Даже отец, через которого было отправлено письмо (Рильке жил в Швейцарии, а с ней у СССР не было ни дипломатических, ни почтовых контактов), усомнился:
«Нет ли неловкости в твоей просьбе к Рильке — незнакомому лично автору — Марине Цветаевой — послать его книжку с автографом».
Письмо сына к Рильке до того восхитило Леонида Осиповича, гордившегося еще и богатым, гибким немецким языком Бориса, что он отослал его дочери Жозефине в Мюнхен; она его прочла и вернула в Берлин,— и это в то время, когда Пастернак считал не дни, а минуты в ожидании ответа!
Рильке был тронут. Он немедленно написал Цветаевой:
«Дорогая поэтесса, сейчас я получил бесконечно потрясшее меня письмо от Бориса Пастернака, переполненное радостью и самыми бурными излияниями чувств. Волнение и благодарность — все то, что всколыхнуло во мне его послание,— должны идти от меня (так я понял из его строк) сначала к Вам, а затем, через Ваше посредничество, дальше — к нему! Две книги (последнее, что я опубликовал), которые отправятся вслед за этим письмом, предназначены для Вас, Ваша собственность. (…) Я так потрясен силой и глубиной его слов, обращенных ко мне, что сегодня не могу больше ничего сказать. (…) Но почему — спрашиваю я себя — почему не довелось мне встретиться с Вами, Марина Ивановна Цветаева.
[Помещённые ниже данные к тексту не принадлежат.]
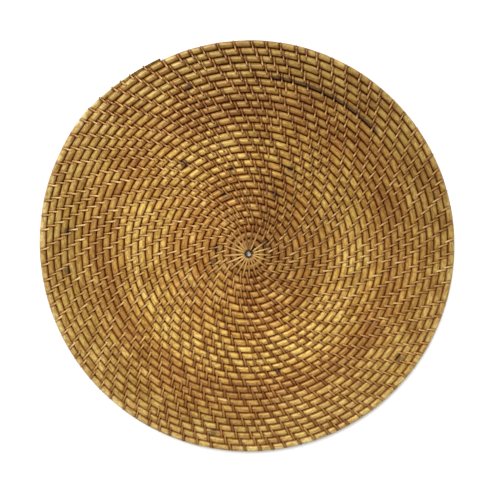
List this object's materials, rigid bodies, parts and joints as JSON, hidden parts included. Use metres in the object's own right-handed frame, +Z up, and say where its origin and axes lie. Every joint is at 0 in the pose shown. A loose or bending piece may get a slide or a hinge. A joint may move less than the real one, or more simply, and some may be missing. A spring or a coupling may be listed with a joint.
{
  "type": "coiled rattan charger plate",
  "caption": "Flat round charger plate of coiled rattan core, lashed turn to turn with split cane around an open centre eye; sits under a dinner plate.",
  "frame": {"origin": "centre of the plate's box, on its flat underside", "axes": "+Z up through the top face; +Y is the side nearest the picture's upper edge; +X to the picture's right"},
  "size_m": [0.3304, 0.3287, 0.0057],
  "materials": {
    "core": "natural rattan core, satin",
    "cane": "split rattan cane, lightly glossy"
  },
  "bodies": {
    "root": {"core_length_1": "core", "core_length_2": "core", "core_length_3": "core", "core_length_4": "core", "core_length_5": "core", "core_length_6": "core", "core_length_7": "core", "spoke_lashing": "cane", "lashing_turn_4": "cane", "lashing_turn_5": "cane", "lashing_turn_6": "cane", "lashing_turn_7": "cane", "lashing_turn_8": "cane", "lashing_turn_9": "cane", "lashing_turn_10": "cane", "lashing_turn_11": "cane", "lashing_turn_12": "cane", "lashing_turn_13": "cane", "lashing_turn_14": "cane", "lashing_turn_15": "cane", "lashing_turn_16": "cane", "lashing_turn_17": "cane", "lashing_turn_18": "cane", "lashing_turn_19": "cane", "lashing_turn_20": "cane", "lashing_turn_21": "cane", "lashing_turn_22": "cane", "lashing_turn_23": "cane", "lashing_turn_24": "cane", "lashing_turn_25": "cane", "lashing_turn_26": "cane", "lashing_turn_27": "cane", "lashing_turn_28": "cane", "lashing_turn_29": "cane"}
  },
  "joints": []
}
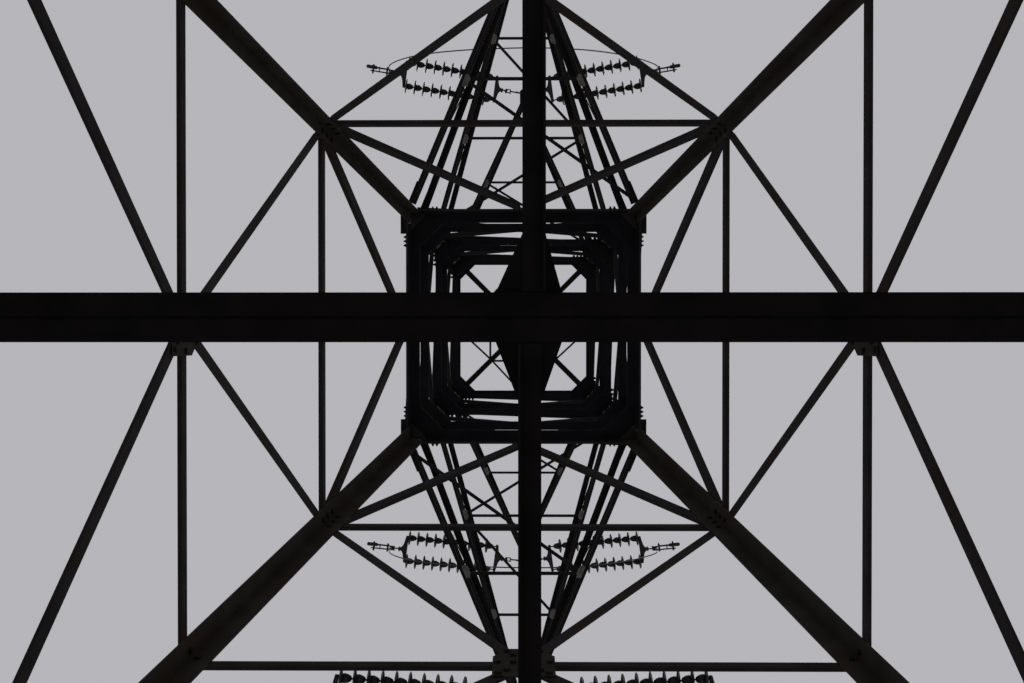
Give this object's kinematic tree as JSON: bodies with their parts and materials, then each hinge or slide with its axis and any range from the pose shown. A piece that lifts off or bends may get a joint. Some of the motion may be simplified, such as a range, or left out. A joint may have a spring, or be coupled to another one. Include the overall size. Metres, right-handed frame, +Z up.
{
  "type": "lattice transmission pylon",
  "caption": "Double-circuit lattice steel tension tower with a tapered foot, a parallel body, paired crossarms, insulator sets and hanging jumper loops.",
  "frame": {"origin": "centre of the four footings on the ground", "axes": "+Z up, X along the line, Y along the crossarms, front towards -Y"},
  "size_m": [8.09, 11.9074, 26.71],
  "materials": {
    "weathered_steel": "dull weathered galvanised steel, dark grey-brown",
    "brown_glaze": "dark brown glazed porcelain with steel caps and yokes",
    "conductor": "weathered stranded aluminium",
    "concrete": "rough cast concrete"
  },
  "bodies": {
    "root": {"footings": "concrete", "lower_leg_front_left": "weathered_steel", "upper_leg_front_left": "weathered_steel", "lower_leg_front_right": "weathered_steel", "upper_leg_front_right": "weathered_steel", "lower_leg_back_left": "weathered_steel", "upper_leg_back_left": "weathered_steel", "lower_leg_back_right": "weathered_steel", "upper_leg_back_right": "weathered_steel", "lower_face_front": "weathered_steel", "base_brace_front": "weathered_steel", "upper_face_front": "weathered_steel", "lower_face_right": "weathered_steel", "base_brace_right": "weathered_steel", "upper_face_right": "weathered_steel", "lower_face_back": "weathered_steel", "base_brace_back": "weathered_steel", "upper_face_back": "weathered_steel", "lower_face_left": "weathered_steel", "base_brace_left": "weathered_steel", "upper_face_left": "weathered_steel", "body_frames": "weathered_steel", "peak": "weathered_steel", "cross_tie": "weathered_steel", "centre_gusset": "weathered_steel", "line_ties": "weathered_steel", "arm_lower_front": "weathered_steel", "insulators_lower_front": "brown_glaze", "jumper_lower_front": "conductor", "arm_lower_back": "weathered_steel", "insulators_lower_back": "brown_glaze", "jumper_lower_back": "conductor", "arm_middle_front": "weathered_steel", "insulators_middle_front": "brown_glaze", "jumper_middle_front": "conductor", "arm_middle_back": "weathered_steel", "insulators_middle_back": "brown_glaze", "jumper_middle_back": "conductor", "arm_upper_front": "weathered_steel", "insulators_upper_front": "brown_glaze", "jumper_upper_front": "conductor", "arm_upper_back": "weathered_steel", "insulators_upper_back": "brown_glaze", "jumper_upper_back": "conductor"}
  },
  "joints": []
}
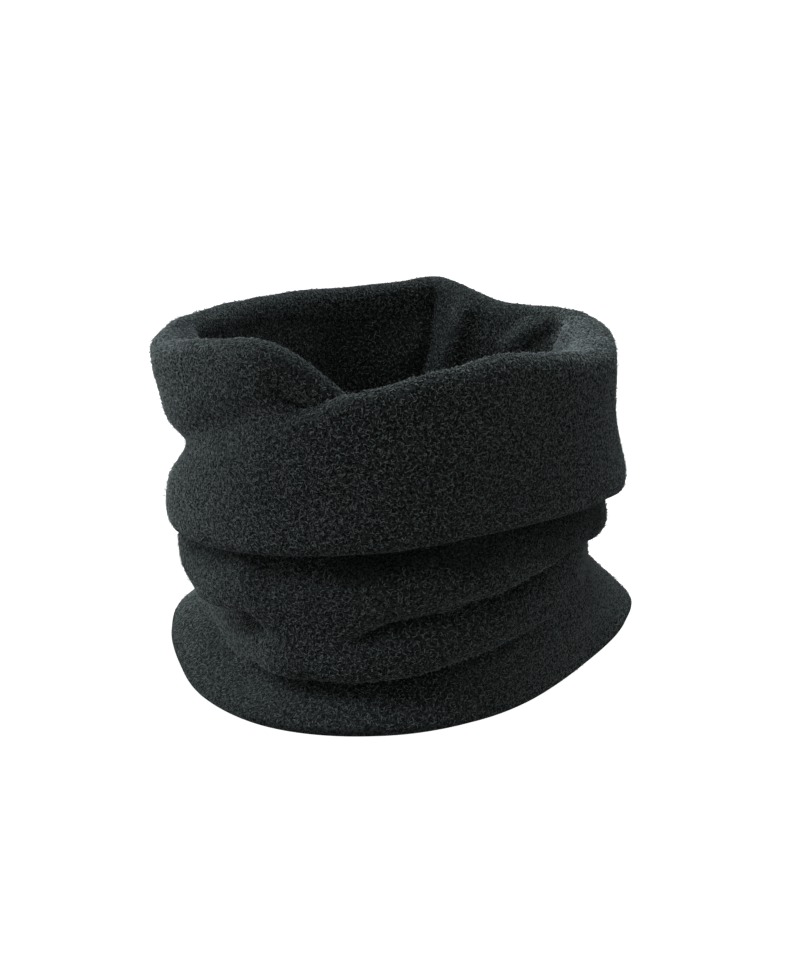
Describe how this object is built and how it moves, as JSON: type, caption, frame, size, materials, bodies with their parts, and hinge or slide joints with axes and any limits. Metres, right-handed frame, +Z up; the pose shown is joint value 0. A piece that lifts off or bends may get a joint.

Теперь, после письма Бориса Пастернака, я верю, что эта встреча принесла бы нам обоим глубочайшую сокровенную радость. Удастся ли нам когда-либо это исправить?!»
Стремительность ответа — Рильке отправил Цветаевой свои книги сразу после получения письма — и его восторженный тон объясняются тем, что и он, увы, был в 1926 году одинок (и тяжело болен — у него начиналось белокровие, о чем он еще не знал); он и не догадывался, что у него в России и в русском Париже такие поклонники. Он отправил Цветаевой «Дуинезские элегии» и «Сонеты к Орфею». На «Дуинезских элегиях» — стихотворный инскрипт. Цветаева немедленно ответила: «Вы — воплощенная поэзия. (…) Вы — неодолимая задача для будущих поэтов».